The hysteria in our house went over the top as my sister escalated into a full-blown illustration of the ridiculousness of my mother’s suggestion, with me egging her on:
“Look out! RED RAG MAMA coming at’cha!” she screamed, whirling through the house demonstrating the warped driving maneuvers of The Menstrual Motorist with her hair messily tied in a red rag to make her point.
“Traffic lights? Not for me! I can’t think straight or make good decisions because it’s just ‘that time of the month’ fellas!”
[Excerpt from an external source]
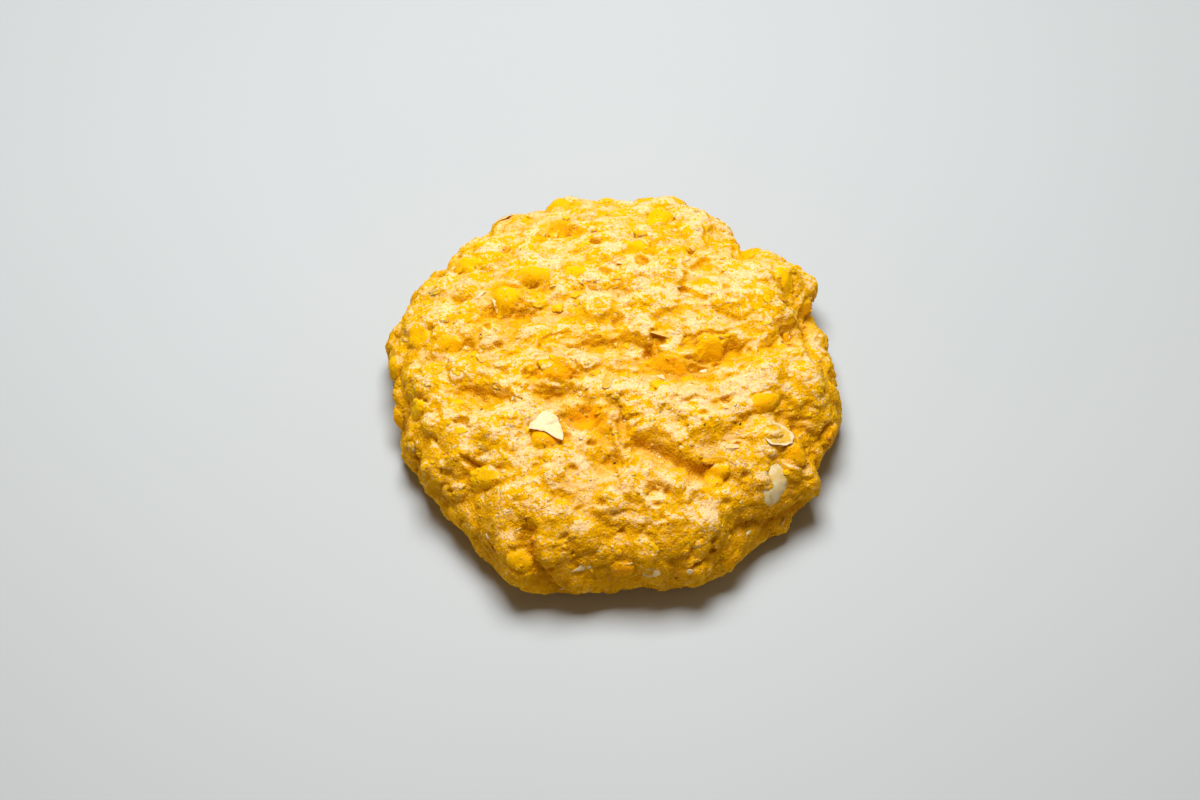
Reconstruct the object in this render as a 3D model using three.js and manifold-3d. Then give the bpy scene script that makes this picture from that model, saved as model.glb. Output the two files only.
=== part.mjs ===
import * as THREE from 'three';
import { mergeVertices } from 'three/addons/utils/BufferGeometryUtils.js';
import Module from 'manifold-3d';

// A hand-patted cake of corn dough, resting on a flat underside.
// Millimetres, +Z up, origin at the middle of the underside, front of the cake at -Y.

// Driving dimensions of the patty
const cakeRadius = 47.2;      // mean radius at the widest line
const cakeThickness = 23.2;   // before the lumps of the dough are added
const widestShare = 0.34;     // height of the widest line, as a share of the thickness
const footShare = 0.9;        // radius of the flat underside, as a share of the widest radius
const shoulderPower = 3.6;    // how square the shoulder is across
const crownPower = 2.1;       // how square it is upwards
const footFade = 4.5;         // height over which the relief dies away towards the underside

// Size of the dough's unevenness: feature size and how far it stands up
const swell = { size: 15, rise: 1.5 };
const ripple = { size: 6.2, rise: 1.4 };
const packed = { size: 7, reach: 0.76, rise: 1.7 };

// How finely the dough and the pieces in it are divided, and which kernels count as large
const doughDetail = 17;
const largeKernelDetail = 2;
const smallPieceDetail = 1;
const largeKernelLength = 7.9;

// The share of the ball of triangles that covers the top and side; the rest is the underside
const footPolar = THREE.MathUtils.degToRad(132);

// The rim's lobes: [degrees round from +X, how far out, half-width in degrees]
const lobes = [
  [8, -2.4, 6], [22, -1.8, 4], [32, 2.6, 7], [51, -2, 8], [73, 1.9, 8], [86, -1.6, 7],
  [98, 0.8, 6], [119, 1.2, 8], [150, 1, 8], [167, 1.6, 5], [191, -1.9, 10], [207, -1.5, 6],
  [225, -2.7, 12], [245, 3.2, 13], [260, 1, 5], [272, -1.4, 6], [290, 1.7, 8], [310, -0.9, 6],
  [329, 1.6, 6], [338, -0.7, 4],
];

// Heights across the cake's own section, from the widest line up and down
const widestHeight = cakeThickness * widestShare;
const crownHeight = cakeThickness - widestHeight;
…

“Lane Designations? I’m in a mood so I drive wherever I want — changing lanes on a whim and going this way and that! See the red scarf? That’s your one-and- only warning! Now outta’ my way!”
“Parking? Wherever I stop, that’s my spot!”
Mom, Anita, and I were three very different types, but a dose of comic relief could easily hurtle over whatever walls we’d raised between us. Our mom loved humor: I think it’s one of the most valuable traits we inherited from her.
Even though we were laughing at her unbelievable insinuation, Mom just couldn’t resist a good laugh, and once she joined in with us she relented, and handed my sister the keys.
Many years later, as a Nana, my mom’s perspective had changed with grandchildren.
We were on a boat ride with our kids tubing, and my daughter wanted to bring her baby brother on the tube.
I was nervous about allowing it, so we turned to my mom, as the family’s Rule Matriarch, for her opinion.
I was sure she’d back me up.
But she surprised us when she said: “Oh, I think he’ll be fine…”
And then pointing at me: “But you probably won’t be!”
Everyone laughed, and of course I relented.
This time it was Mom’s in-the-moment humor that made the truth so much easier to see.